Upgraded garage flooring

Upgraded garage flooring

It's the special touches that make a homeowner smile when he or she steps inside their haven of comfort. But why save these moments of joy for a home's interior? With today's new garage flooring materials, opening the garage door can elicit just as much aesthetic pleasure as entering a grand living room, albeit a joy of a slightly more industrial bent.

Two main options rise to the top of the list for non-concrete flooring. Rubber tiles, long popular in automotive garages, are finding a home in residential garages, says Doug McBee, manager of Fashion Floors in Medford.

Flooring retailers say fluid-based flooring and rubber tiles present a newfound ease of cleanability and, if properly maintained, a durability that will last as long as any concrete surface. Plus, homeowners can customize their garages with accent colors.

"The typical name is 'oil-resistant rubber flooring or tile,'" says McBee. "It comes in a variety of colors and is normally in tile form — tiles that are about 18 by 18 feet."

Rubber tiles, or larger pieces that can be ordered in many sizes, resist gasoline, grease, oil and other chemicals, making them a convenient surface in any garage. Although the color range offered by manufacturers is limited to six or eight choices, most homeowners go for a main color of gray or black while some customers like to augment the more austere look with accent tiles in gold or orange. "People don't want something that shows anything," McBee says.

Although rubber flooring can be purchased through home stores and is relatively easy to install, do-it-yourselfers have one significant hurdle to overcome, says McBee.

"The problem is that the existing concrete needs to be very clean and not oil-impregnated because the adhesive will not bond to it if there's any film," he says. "Everybody thinks concrete is a non-porous floor, but actually it's porous and water, grease, or whatever will penetrate somewhat."

McBee estimates the cost for just the tiles at eight to nine dollars per square foot. Diamond, square or coin-shaped raised features on the tiles add visual interest and grip.
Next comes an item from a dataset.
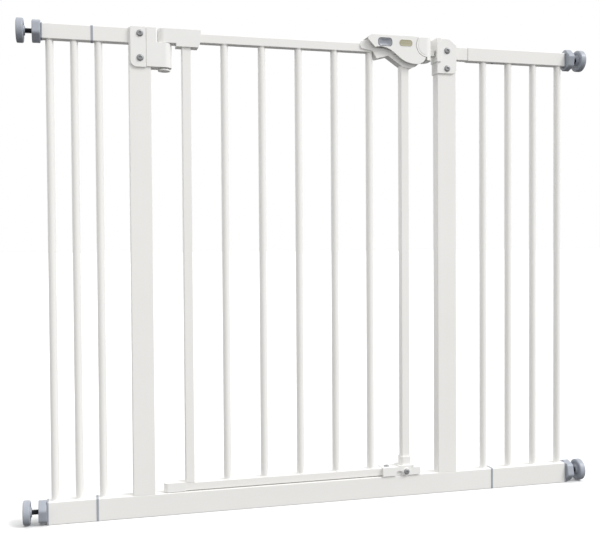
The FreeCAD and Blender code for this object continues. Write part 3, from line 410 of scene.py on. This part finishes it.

"This is not going to be inexpensive, but it depends on what they're after," he says. "If you're not going to be parking cars on it, you can use vinyl composition tile like you'd see in a grocery store and that will cost less, but the drawback is any spilled oil will damage it."

To reduce the chance of damaging a vinyl composition tile floor, place drip pans under any engines or other tools that use chemicals.

Fluid-applied, usually epoxy coating is similar to rubber flooring in that it's largely oil and gasoline-resistant and it requires a spot-free, sparkling clean concrete base surface.

"You'll need to pick out a good epoxy depending on what the exposures will be; driving on it or exposing it to detergents," says Dan Brewington, estimator at F.D. Thomas, Inc. in Central Point.

Again, homeowners can easily apply this floor covering as long as they closely follow professional guidelines and start with a like-new surface. But for the best results, Brewington suggests purchasing high quality epoxy from a paint store or even hiring a contractor. Count on 50 cents to three dollars a square foot for do-it-yourself and $2.25 to $12 a square foot for contracted work.

If do-it-yourself is the decision, start with a specialty solvent or cleanser made for the express purpose of removing stains from concrete.

Three layers of fluid will be needed: a good primer coat, followed by clear epoxy. Let the epoxy cure overnight, sweep the loose stuff off, then top it with a clear coat of urethane-based sealant, which will increase the epoxy's longevity by adding an extra dose of resistance to chemicals and UV rays.

"These floors can last 15, 20, 30 years if they are maintained," Brewington says. "But you must understand that they're very hard and brittle, like concrete, and dropping a heavy wrench will chip them."

Cleaning rubber, vinyl composition tile and epoxy flooring is easy and will keep the garage looking good as new. Some homeowners even run a strip of tiles or vinyl-based fluid coating a foot or two up the walls, which acts as a splashguard. Collectible cars and workbenches never looked so good!